Shropshire, United Kingdom Gb

I have two David Austin standard trailing roses and I was wondering when to prune them. I also have some very large standards too. When should these be pruned please is it best to wait till spring. I think the trailing ones have a rambling rose grafted onto it, I don't have the name but they are covered in cerise flowers and usually grow like mad and become too top heavy!



If they tend to bloom only once a year in the spring, prune them heavily right after they bloom, and maybe a light, cosmetic, selective pruning in late summer, just for shape. Modern hybrids, such as Hybrid Teas, or Floribundas bloom on new wood, and so should have a fairly heavy pruning in early spring, maybe late February or early March in Shropshire?

25 Oct, 2010


Thank you for answering, but I am still confused as both the ordinary standard and the weeping one have both produced a second flush of flowers (they both still have flowers on now?) The first flowering is in July and then the standard rose which has individual flower heads, kind of dies down abit and then comes back. The weeping standard has all the flowers disappear and then just produces a few which are in flower now, (The flowers on this are small and clustered like Rambling Rector but in shocking pink and on a standard!) Im sorry if Im not very clear on this! But any advice greatly appreciated!

25 Oct, 2010


First bloom in July seems rather late to me, Misstee, but my climate is undoubtedly far different from yours!

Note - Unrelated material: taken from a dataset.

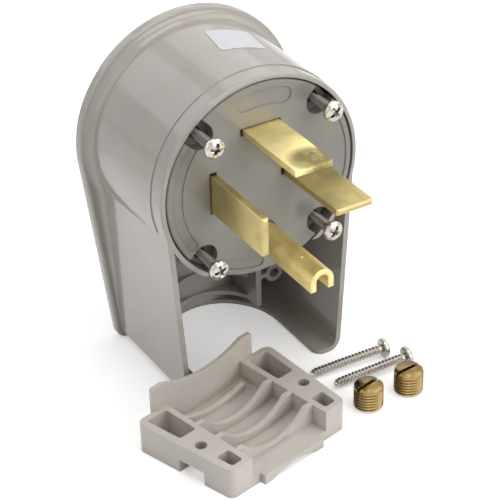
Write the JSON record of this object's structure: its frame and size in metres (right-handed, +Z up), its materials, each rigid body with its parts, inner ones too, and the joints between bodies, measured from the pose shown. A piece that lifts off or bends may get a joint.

Some of the spring-blooming ramblers will produce a sparse second bloom in late summer/early fall. In this they are a lot like the old Hybrid Perpetuals--most of which weren't very perpetual! They still should have most of their pruning right after bloom. Since you have to prune very hard to keep them in shape and rejuvenated, though, that will reduce the chance of a second bloom.

Modern reblooming roses will bloom several times a year, if they are religiously deadheaded (old blooms taken off), and fed regularly. If you are talking about the David Austin "English Roses", some of them are a little weak in the reblooming department, and may take a while to recover from their first bloom.

Remember that the standards are just a bush rose or a climber grafted onto a heavy climbing rose stem. Outside of special care to preserve symmetry, the tops are pruned pretty much like their bushy or vining brethren. Vigorous, once blooming climbers like you are describing will need heavy pruning--leaving branches only 30-50 cm long--to keep them under control.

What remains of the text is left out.